Directions> Your answer should consist only of the lines below from the one with "the whole box" through the one with "bpy.data.objects.remove(obj)", copied exactly.

* * * *

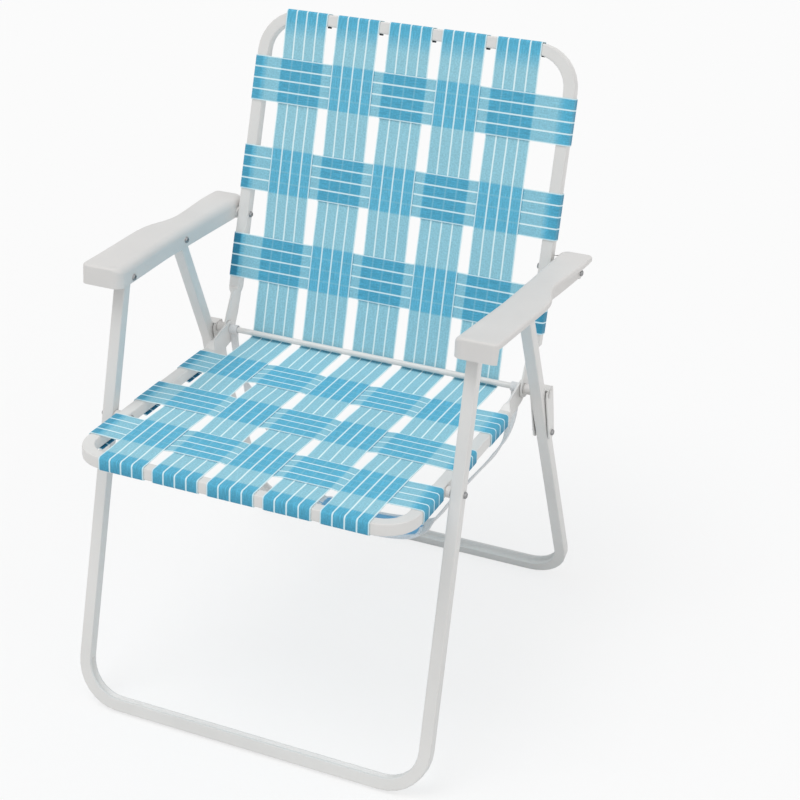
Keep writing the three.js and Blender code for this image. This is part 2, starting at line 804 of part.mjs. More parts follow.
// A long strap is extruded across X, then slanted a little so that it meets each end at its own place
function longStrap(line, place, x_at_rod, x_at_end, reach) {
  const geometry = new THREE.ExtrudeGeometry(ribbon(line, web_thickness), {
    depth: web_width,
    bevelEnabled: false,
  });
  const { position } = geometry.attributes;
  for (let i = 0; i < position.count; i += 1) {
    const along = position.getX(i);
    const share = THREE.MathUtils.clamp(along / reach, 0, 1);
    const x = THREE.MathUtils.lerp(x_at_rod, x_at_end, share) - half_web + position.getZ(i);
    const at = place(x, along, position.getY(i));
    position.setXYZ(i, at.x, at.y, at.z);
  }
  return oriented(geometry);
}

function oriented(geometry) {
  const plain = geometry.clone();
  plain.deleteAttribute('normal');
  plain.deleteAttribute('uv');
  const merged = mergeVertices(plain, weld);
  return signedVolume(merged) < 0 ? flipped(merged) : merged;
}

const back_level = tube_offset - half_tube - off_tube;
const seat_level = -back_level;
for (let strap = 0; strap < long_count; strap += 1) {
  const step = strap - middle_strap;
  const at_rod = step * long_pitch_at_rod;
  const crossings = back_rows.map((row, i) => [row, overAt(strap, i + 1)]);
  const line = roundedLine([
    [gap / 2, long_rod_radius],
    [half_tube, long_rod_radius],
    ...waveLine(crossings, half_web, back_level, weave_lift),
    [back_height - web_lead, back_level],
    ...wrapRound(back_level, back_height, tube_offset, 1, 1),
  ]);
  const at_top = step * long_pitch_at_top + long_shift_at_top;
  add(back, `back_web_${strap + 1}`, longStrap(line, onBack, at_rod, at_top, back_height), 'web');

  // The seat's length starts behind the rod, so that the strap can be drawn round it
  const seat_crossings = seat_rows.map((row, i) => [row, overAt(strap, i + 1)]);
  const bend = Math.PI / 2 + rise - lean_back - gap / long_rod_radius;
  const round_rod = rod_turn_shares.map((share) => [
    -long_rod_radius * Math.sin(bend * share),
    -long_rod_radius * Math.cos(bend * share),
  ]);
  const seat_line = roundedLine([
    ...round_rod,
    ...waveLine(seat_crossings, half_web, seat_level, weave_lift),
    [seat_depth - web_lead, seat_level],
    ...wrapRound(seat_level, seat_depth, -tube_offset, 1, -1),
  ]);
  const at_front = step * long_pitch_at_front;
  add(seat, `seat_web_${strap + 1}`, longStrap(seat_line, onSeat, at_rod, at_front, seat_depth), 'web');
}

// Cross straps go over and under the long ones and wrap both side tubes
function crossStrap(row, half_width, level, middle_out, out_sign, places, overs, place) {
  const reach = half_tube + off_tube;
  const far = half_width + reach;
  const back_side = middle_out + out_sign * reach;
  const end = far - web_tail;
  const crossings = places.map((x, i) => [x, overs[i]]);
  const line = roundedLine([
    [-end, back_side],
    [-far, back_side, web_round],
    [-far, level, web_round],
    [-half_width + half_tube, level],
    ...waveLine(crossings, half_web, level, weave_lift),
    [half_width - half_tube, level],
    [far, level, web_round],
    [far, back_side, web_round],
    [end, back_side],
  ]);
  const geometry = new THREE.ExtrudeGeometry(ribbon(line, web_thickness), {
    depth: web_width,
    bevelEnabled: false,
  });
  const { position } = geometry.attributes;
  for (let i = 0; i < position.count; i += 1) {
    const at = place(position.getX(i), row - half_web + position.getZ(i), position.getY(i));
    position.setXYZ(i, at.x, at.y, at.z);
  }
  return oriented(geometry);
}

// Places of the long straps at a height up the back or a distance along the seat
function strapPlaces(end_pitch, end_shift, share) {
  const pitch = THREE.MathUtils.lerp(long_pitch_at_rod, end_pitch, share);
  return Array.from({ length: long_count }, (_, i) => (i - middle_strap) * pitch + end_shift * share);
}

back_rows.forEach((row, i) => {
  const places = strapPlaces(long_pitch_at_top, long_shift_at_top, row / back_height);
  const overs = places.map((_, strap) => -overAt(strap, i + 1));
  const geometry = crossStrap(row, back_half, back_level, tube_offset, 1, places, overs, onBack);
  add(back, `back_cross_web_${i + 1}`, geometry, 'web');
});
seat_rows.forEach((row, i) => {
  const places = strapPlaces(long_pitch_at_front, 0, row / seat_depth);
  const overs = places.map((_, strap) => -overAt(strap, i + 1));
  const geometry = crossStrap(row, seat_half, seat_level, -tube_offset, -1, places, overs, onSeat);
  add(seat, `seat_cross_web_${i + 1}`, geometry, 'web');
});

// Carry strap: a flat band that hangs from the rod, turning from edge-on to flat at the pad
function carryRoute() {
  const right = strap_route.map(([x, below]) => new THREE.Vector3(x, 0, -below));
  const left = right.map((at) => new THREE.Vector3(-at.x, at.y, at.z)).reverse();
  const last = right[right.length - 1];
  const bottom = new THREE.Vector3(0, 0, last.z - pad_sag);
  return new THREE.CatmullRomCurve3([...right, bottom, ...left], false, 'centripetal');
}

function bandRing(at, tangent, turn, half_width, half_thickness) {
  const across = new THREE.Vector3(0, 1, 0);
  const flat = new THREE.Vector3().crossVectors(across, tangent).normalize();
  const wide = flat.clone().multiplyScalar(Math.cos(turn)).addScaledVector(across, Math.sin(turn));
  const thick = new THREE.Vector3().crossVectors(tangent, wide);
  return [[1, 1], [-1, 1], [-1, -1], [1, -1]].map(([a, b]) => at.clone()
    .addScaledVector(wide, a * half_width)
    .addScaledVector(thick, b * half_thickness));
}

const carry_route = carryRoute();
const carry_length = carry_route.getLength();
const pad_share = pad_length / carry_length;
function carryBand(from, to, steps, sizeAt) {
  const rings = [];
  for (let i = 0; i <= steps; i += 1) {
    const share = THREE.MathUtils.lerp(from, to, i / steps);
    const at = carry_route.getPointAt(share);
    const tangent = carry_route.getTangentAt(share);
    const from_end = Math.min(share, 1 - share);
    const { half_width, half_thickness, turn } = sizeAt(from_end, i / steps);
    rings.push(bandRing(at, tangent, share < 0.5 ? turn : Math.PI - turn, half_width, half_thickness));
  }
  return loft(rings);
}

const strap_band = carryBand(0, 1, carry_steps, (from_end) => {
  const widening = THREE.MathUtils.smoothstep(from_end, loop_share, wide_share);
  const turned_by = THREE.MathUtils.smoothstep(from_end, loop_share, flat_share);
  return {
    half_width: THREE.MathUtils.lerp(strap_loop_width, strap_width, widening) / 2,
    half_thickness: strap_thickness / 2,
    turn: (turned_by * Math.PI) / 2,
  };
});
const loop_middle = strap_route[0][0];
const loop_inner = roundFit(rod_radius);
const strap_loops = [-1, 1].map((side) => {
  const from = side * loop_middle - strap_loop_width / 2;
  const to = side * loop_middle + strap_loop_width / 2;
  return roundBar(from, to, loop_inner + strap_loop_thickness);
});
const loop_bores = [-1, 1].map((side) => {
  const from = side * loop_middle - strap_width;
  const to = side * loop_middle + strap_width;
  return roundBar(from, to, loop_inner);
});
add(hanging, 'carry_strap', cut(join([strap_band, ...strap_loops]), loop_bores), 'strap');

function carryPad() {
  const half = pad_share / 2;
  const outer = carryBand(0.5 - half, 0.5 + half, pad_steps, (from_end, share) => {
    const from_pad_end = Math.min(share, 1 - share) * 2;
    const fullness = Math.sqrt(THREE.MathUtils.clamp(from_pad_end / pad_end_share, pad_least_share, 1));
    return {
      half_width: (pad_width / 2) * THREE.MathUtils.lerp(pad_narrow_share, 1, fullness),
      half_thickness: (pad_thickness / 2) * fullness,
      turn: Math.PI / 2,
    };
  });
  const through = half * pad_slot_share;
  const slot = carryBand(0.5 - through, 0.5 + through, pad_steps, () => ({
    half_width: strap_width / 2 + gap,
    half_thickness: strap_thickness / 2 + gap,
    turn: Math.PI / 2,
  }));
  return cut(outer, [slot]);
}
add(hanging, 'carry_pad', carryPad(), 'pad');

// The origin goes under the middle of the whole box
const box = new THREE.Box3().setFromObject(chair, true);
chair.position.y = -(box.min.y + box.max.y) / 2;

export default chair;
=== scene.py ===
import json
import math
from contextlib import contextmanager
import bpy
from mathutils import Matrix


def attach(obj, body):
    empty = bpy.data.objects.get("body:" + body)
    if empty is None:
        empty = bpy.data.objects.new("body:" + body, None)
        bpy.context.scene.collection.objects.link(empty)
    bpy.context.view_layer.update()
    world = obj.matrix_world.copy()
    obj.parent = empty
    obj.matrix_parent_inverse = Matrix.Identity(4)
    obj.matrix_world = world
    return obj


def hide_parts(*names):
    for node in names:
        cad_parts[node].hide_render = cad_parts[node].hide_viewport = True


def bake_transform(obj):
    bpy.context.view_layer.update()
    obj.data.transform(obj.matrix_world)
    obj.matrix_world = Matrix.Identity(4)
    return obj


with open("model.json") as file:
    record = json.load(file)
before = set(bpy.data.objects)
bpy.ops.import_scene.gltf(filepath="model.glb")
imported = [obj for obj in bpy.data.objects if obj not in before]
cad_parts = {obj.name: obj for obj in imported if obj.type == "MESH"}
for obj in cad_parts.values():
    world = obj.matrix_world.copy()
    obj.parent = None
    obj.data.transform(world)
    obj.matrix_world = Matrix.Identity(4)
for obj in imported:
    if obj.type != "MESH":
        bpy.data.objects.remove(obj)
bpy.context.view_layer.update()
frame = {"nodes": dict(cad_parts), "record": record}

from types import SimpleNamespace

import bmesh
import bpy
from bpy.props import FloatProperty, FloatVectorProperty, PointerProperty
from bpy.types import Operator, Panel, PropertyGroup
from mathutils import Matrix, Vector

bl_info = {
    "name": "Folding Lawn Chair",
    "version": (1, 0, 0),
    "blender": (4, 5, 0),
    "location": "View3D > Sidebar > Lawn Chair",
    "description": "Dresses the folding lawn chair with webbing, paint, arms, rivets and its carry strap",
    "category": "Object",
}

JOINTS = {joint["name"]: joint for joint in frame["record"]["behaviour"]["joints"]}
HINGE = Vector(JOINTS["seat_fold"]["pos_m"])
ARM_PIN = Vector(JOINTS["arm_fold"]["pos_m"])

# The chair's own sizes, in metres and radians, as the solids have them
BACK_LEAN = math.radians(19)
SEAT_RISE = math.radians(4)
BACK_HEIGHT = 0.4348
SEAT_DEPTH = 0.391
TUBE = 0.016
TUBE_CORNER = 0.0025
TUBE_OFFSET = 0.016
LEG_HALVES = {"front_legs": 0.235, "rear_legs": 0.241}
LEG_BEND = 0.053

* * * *

Result for this task>
// The origin goes under the middle of the whole box
const box = new THREE.Box3().setFromObject(chair, true);
chair.position.y = -(box.min.y + box.max.y) / 2;

export default chair;
=== scene.py ===
import json
import math
from contextlib import contextmanager
import bpy
from mathutils import Matrix


def attach(obj, body):
    empty = bpy.data.objects.get("body:" + body)
    if empty is None:
        empty = bpy.data.objects.new("body:" + body, None)
        bpy.context.scene.collection.objects.link(empty)
    bpy.context.view_layer.update()
    world = obj.matrix_world.copy()
    obj.parent = empty
    obj.matrix_parent_inverse = Matrix.Identity(4)
    obj.matrix_world = world
    return obj


def hide_parts(*names):
    for node in names:
        cad_parts[node].hide_render = cad_parts[node].hide_viewport = True


def bake_transform(obj):
    bpy.context.view_layer.update()
    obj.data.transform(obj.matrix_world)
    obj.matrix_world = Matrix.Identity(4)
    return obj


with open("model.json") as file:
    record = json.load(file)
before = set(bpy.data.objects)
bpy.ops.import_scene.gltf(filepath="model.glb")
imported = [obj for obj in bpy.data.objects if obj not in before]
cad_parts = {obj.name: obj for obj in imported if obj.type == "MESH"}
for obj in cad_parts.values():
    world = obj.matrix_world.copy()
    obj.parent = None
    obj.data.transform(world)
    obj.matrix_world = Matrix.Identity(4)
for obj in imported:
    if obj.type != "MESH":
        bpy.data.objects.remove(obj)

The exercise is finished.